Du côté de l'Etat, la lutte contre le chômage est certes une priorité affichée par tous les gouvernements, et exprimée par le plan de cohésion sociale de Jean-Louis Borloo dans les derniers mois du gouvernement Raffarin. Mais, alors même que ces plans ne parviennent pas à contrer le chômage de masse, les salariés savent aussi qu'ils peuvent de moins en moins compter sur la protection de l'Etat.

Les gouvernements successifs leur ont fait comprendre que, dans une économie privatisée et mondialisée, les pouvoirs publics ne peuvent plus guère, et ne doivent plus, interférer dans la vie des entreprises. Seuls des moyens indirects, mis en oeuvre par les élus locaux ou l'Etat, peuvent tenter de peser sur les décisions d'implantation ou de délocalisation.

Le référendum a eu lieu dans ce contexte de divorce entre les salariés et l'entreprise - bien différent de celui des années 1980, quand les socialistes avaient réussi à valoriser l'image des entreprises aux yeux de l'opinion - et d'incompréhension croissante entre les citoyens et les pouvoirs publics.
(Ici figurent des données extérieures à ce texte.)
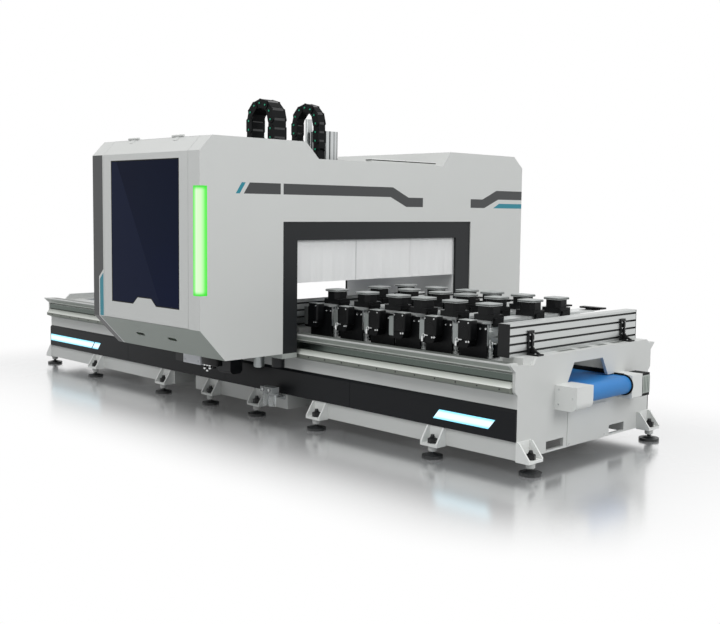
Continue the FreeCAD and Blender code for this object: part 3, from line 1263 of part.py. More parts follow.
def z_ram():
    """The hollow ram with its two rails, and the spindle housing under it."""
    back = RAM_FRONT - RAM_DEPTH
    half = RAM_WIDTH / 2
    ram = box(back, RAM_FRONT, RAM_Y - half, RAM_Y + half, RAM_LOW, RAM_HIGH)
    wall = RAM_WALL
    ram = ram.cut(box(back + wall, RAM_FRONT - wall, RAM_Y - half + wall, RAM_Y + half - wall,
                      RAM_LOW + wall, RAM_HIGH + OVER))
    solids = [ram]
    for sign in (-1, 1):
        y = RAM_Y + sign * RAM_RAIL_PITCH / 2
        solids.append(box(back - RAM_RAIL_DEPTH, back, y - RAM_RAIL / 2, y + RAM_RAIL / 2, RAM_LOW, RAM_HIGH))
    body_low = SPINDLE_LOW + SPINDLE_NOSE_HEIGHT
    body = rod((SPINDLE_X, RAM_Y, body_low), (0, 0, 1), SPINDLE_RADIUS, RAM_LOW - body_low)
    nose = rod((SPINDLE_X, RAM_Y, SPINDLE_LOW), (0, 0, 1), SPINDLE_NOSE, SPINDLE_NOSE_HEIGHT)
    bore = rod((SPINDLE_X, RAM_Y, SPINDLE_LOW - OVER), (0, 0, 1), SPINDLE_BORE, SPINDLE_BORE_DEPTH + OVER)
    solids.append(joined([body, nose]).cut(bore))
    return solids


def spindle_shaft():
    """Shaft end, tool holder, chuck and cutter turning together."""
    flange_top = SPINDLE_LOW - FACE_GAP
    flange_low = flange_top - HOLDER_FLANGE
    chuck_low = flange_low - CHUCK_LENGTH
    shaft_top = SPINDLE_LOW + SPINDLE_BORE_DEPTH - FACE_GAP
    axis = (0, 0, 1)
    shaft = rod((SPINDLE_X, RAM_Y, flange_top), axis, SPINDLE_BORE - RUNNING_GAP, shaft_top - flange_top)
    flange = rod((SPINDLE_X, RAM_Y, flange_low), axis, HOLDER_RADIUS, HOLDER_FLANGE)
    chuck = rod((SPINDLE_X, RAM_Y, chuck_low), axis, CHUCK_RADIUS, CHUCK_LENGTH)
    cutter = rod((SPINDLE_X, RAM_Y, TOOL_TIP), axis, CUTTER_RADIUS, chuck_low - TOOL_TIP)
    return joined([shaft, flange, chuck, cutter])


# Energy chains

def chain_joints():
    """Pin places along one chain as (x, z) and the direction of each link."""
    radius = (CHAIN_RIGHT_X - CHAIN_LEFT_X - CHAIN_HEIGHT) / 2
    pitch = 2 * radius * math.sin(math.pi / 2 / CHAIN_ARC_LINKS)
    middle = (CHAIN_LEFT_X + CHAIN_RIGHT_X) / 2
    spring = CHAIN_TOP - CHAIN_HEIGHT / 2 - radius
    points = []
    for number in range(CHAIN_LEG_LINKS, 0, -1):
        points.append((middle - radius, spring - number * pitch))
    for number in range(CHAIN_ARC_LINKS + 1):
        angle = math.pi - number * math.pi / CHAIN_ARC_LINKS
        points.append((middle + radius * math.cos(angle), spring + radius * math.sin(angle)))
    for number in range(1, CHAIN_LEG_LINKS + 1):
        points.append((middle + radius, spring - number * pitch))
    return points


def link_outline(start, stop):
    """A link's side plate as an (x, z) outline with bevelled ends."""
    run = math.dist(start, stop)
    along = ((stop[0] - start[0]) / run, (stop[1] - start[1]) / run)
    half = CHAIN_HEIGHT / 2
    nose = CHAIN_NOSE
    flat = CHAIN_FLAT
    local = [(-nose, -flat), (-flat, -half), (run + flat, -half), (run + nose, -flat),
             (run + nose, flat), (run + flat, half), (-flat, half), (-nose, flat)]
    return [(start[0] + s * along[0] - t * along[1], start[1] + s * along[1] + t * along[0]) for s, t in local]


def chain_bar(start, stop, side, y0, y1):
    """A cross bar along one edge of a link, between its side plates."""
    run = math.dist(start, stop)
    along = ((stop[0] - start[0]) / run, (stop[1] - start[1]) / run)
    high = side * CHAIN_HEIGHT / 2
    low = high - side * CHAIN_BAR
    inset = (run - CHAIN_BAR_LENGTH) / 2
    local = [(inset, low), (run - inset, low), (run - inset, high), (inset, high)]
    outline = [(start[0] + s * along[0] - t * along[1], start[1] + s * along[1] + t * along[0]) for s, t in local]
    return prism_y(outline, y0, y1)


def energy_chain(band):
    """One chain of alternating outer and inner links over an arch, on two feet."""
    points = chain_joints()
    low_y, high_y = band
    inset = CHAIN_PLATE + CHAIN_PLATE_GAP
    pieces = []
    for number, (start, stop) in enumerate(zip(points[:-1], points[1:])):
        step = 0 if number % 2 == 0 else inset
        y0 = low_y + step
        y1 = high_y - step
        outline = link_outline(start, stop)
        pieces.append(prism_y(outline, y0, y0 + CHAIN_PLATE))
        pieces.append(prism_y(outline, y1 - CHAIN_PLATE, y1))
        for side in (-1, 1):
            pieces.append(chain_bar(start, stop, side, y0 + CHAIN_PLATE, y1 - CHAIN_PLATE))
    for x, z in points:
        outline = ring(CHAIN_PIN_SIDES, CHAIN_PIN_RADIUS, x, z)
        pieces.append(prism_y(outline, low_y - CHAIN_PIN_HEAD, low_y + inset + CHAIN_PLATE))
        pieces.append(prism_y(outline, high_y - inset - CHAIN_PLATE, high_y + CHAIN_PIN_HEAD))
    foot_low = CARRIAGE_HIGH + TRAY_THICK
    for x, z in (points[0], points[-1]):
        pieces.append(box(x - CHAIN_FOOT, x + CHAIN_FOOT, low_y, high_y, foot_low, z - CHAIN_PIN_RADIUS))
    return joined(pieces)


def energy_chains():
    return [energy_chain(band) for band in CHAIN_BANDS]


# Drive unit under the gantry, and the air unit on the bed

def gantry_drive():
    """Drive box and motor under the operator's leg, and a small cabinet under the cabin."""
    half = DRIVE_BOX / 2
    drive = box(DRIVE_X - half, DRIVE_X + half, -DRIVE_Y - DRIVE_REACH, -DRIVE_Y + DRIVE_REACH, DRIVE_LOW, LEG_LOW)
    drive = drive.makeChamfer(DRIVE_BEVEL, [e for e in edges_along(drive, (1, 0, 0)) if e.CenterOfMass.z < LEG_LOW - half])
    motor = rod((DRIVE_MOTOR_X, -DRIVE_Y, DRIVE_MOTOR_LOW), (0, 0, 1), DRIVE_MOTOR_RADIUS, LEG_LOW - DRIVE_MOTOR_LOW)
    cabinet = box(DRIVE_CABINET_X - DRIVE_CABINET_LENGTH / 2, DRIVE_CABINET_X + DRIVE_CABINET_LENGTH / 2,
                  -DRIVE_CABINET_Y - DRIVE_CABINET_DEPTH / 2, -DRIVE_CABINET_Y + DRIVE_CABINET_DEPTH / 2,
                  DRIVE_CABINET_LOW, CABIN_LOW)
    return [drive, motor, cabinet]


def air_unit():
    """Two clear-bowl air filters on a bracket at the bed side."""
    wall_y = -SIDE_Y
    riser = wall_y - AIR_OUT
    half = AIR_PITCH / 2 + AIR_HEAD_WIDTH / 2
    shelf = box(AIR_X - half, AIR_X + half, riser, wall_y, AIR_SHELF, AIR_SHELF + AIR_BRACKET)
    back = box(AIR_X - half, AIR_X + half, wall_y - AIR_BRACKET, wall_y, AIR_SHELF - AIR_BOWL_RADIUS, AIR_SHELF)
    upright = box(AIR_X - half, AIR_X + half, riser - AIR_BRACKET, riser, AIR_SHELF, AIR_TOP)
    solids = [joined([shelf, back, upright])]
    front = riser - AIR_BRACKET
    middle = front - AIR_HEAD_WIDTH / 2
    for sign in (-1, 1):
        x = AIR_X + sign * AIR_PITCH / 2
        head = box(x - AIR_HEAD_WIDTH / 2, x + AIR_HEAD_WIDTH / 2, front - AIR_HEAD_WIDTH, front,
                   AIR_TOP - AIR_HEAD_HEIGHT, AIR_TOP)
        low = AIR_TOP - AIR_HEAD_HEIGHT - AIR_BOWL_LENGTH
        bowl = rod((x, middle, low), (0, 0, 1), AIR_BOWL_RADIUS, AIR_BOWL_LENGTH)
        solids.append(joined([head, bowl]))
    return solids


save("bed_frame", bed_frame())
save("end_plates", end_plates())
save("guide_rails", guide_rails())
save("side_covers", side_covers())
save("side_lights", side_lights())
save("foot_brackets", foot_brackets())
save("levelling_feet", levelling_feet())
save("conveyor_deck", [conveyor_deck()])
save("conveyor_belt", [conveyor_belt()])
save("conveyor_housing", conveyor_housing())
save("conveyor_motor", [conveyor_motor()])
save("drive_roller", [roller(DRIVE_ROLLER_X, -DRIVE_SHAFT_FRONT_Y, DRIVE_SHAFT_REAR_Y)])
save("tail_roller", [roller(TAIL_ROLLER_X, -DECK_OUTER_Y - TAIL_SHAFT_REACH, DECK_OUTER_Y + TAIL_SHAFT_REACH)])
save("end_fences", [end_fence(face) for face in FENCE_FACES])
save("fence_fittings", fence_fittings())
for console_number, console_place in enumerate(CONSOLE_PLACES, 1):
    save("console_%d" % console_number, console(console_place))
    save("stop_pin_%d" % console_number, [stop_pin(console_place)])
    for pod_number, pod_row in enumerate(POD_ROWS, 1):
        save("pod_%d_%d" % (console_number, pod_number), pod(console_place, pod_row))
save("portal_frame", portal_frame())
save("front_housing", [front_housing()])
save("header_cover", header_cover())
save("rear_housing", [rear_housing()])
save("front_door", [front_door()])
save("door_glass", [door_glass()])
save("status_light", [status_light()])
save("strip_curtains", strip_curtains())
save("cross_beam", cross_beam())
save("y_carriage", [y_carriage()])
save("z_ram", z_ram())
save("spindle_shaft", [spindle_shaft()])
save("energy_chains", energy_chains())
save("gantry_drive", gantry_drive())
save("air_unit", air_unit())
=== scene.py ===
import math
import bpy
from mathutils import Matrix, Vector


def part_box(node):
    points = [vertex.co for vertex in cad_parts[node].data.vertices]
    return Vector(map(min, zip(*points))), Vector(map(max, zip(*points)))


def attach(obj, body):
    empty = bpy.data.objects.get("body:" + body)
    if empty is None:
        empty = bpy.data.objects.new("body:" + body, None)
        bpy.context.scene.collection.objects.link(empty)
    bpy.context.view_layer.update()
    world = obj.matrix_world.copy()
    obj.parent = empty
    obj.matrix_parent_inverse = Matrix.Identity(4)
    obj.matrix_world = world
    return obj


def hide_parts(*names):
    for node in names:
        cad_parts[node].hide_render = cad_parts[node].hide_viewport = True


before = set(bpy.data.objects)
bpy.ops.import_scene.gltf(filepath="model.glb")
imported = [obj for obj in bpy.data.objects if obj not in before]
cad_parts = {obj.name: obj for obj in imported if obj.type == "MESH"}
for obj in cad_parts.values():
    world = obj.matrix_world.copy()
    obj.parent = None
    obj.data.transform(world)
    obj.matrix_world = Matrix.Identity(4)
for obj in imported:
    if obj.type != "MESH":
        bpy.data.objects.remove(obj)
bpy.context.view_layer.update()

print("frame loaded")


# camera and studio

view = {
    "place": (7.4796, -6.6194, 1.8451),
    "yaw": 0.785,  # turned from +Y towards -X
    "pitch": 0.085,  # looking down
    "roll": 0.012,
    "lens": 50.6,
    "shift": (-0.0092, -0.0232),
}


def addCamera():
    yaw, pitch, roll = view["yaw"], view["pitch"], view["roll"]
    forward = Vector((-math.sin(yaw) * math.cos(pitch), math.cos(yaw) * math.cos(pitch), -math.sin(pitch)))
    side = Vector((math.cos(yaw), math.sin(yaw), 0))
    above = side.cross(forward)
    right = side * math.cos(roll) + above * math.sin(roll)
    up = above * math.cos(roll) - side * math.sin(roll)
    camera = bpy.data.objects.new("camera", bpy.data.cameras.new("camera"))
    camera.data.lens = view["lens"]
    camera.data.sensor_width = 36
    camera.data.shift_x, camera.data.shift_y = view["shift"]
    camera.data.clip_end = 200
    turn = Matrix((right, up, -forward)).transposed().to_4x4()
    camera.matrix_world = Matrix.Translation(view["place"]) @ turn
    bpy.context.scene.collection.objects.link(camera)
    bpy.context.scene.camera = camera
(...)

Or, au fil du débat sur le projet de traité constitutionnel, beaucoup d'électeurs ont été confirmés dans l'idée qu'ils n'avaient guère de protection à rechercher du côté d'une Europe où les principes du néolibéralisme, inscrits dans la politique de l'Union et consacrés par le projet de Constitution, sont perçus comme une atteinte directe au fameux « modèle social français ».

Après le premier séisme de l'élection présidentielle de 2002, les sociologues Stéphane Beaud et Michel Pialoux avaient expliqué dans les colonnes du Monde que « la gauche a négligé le sentiment d'insécurité né du chômage et de la précarité ». La même critique pourrait aujourd'hui être adressée à l'ensemble des partisans du oui.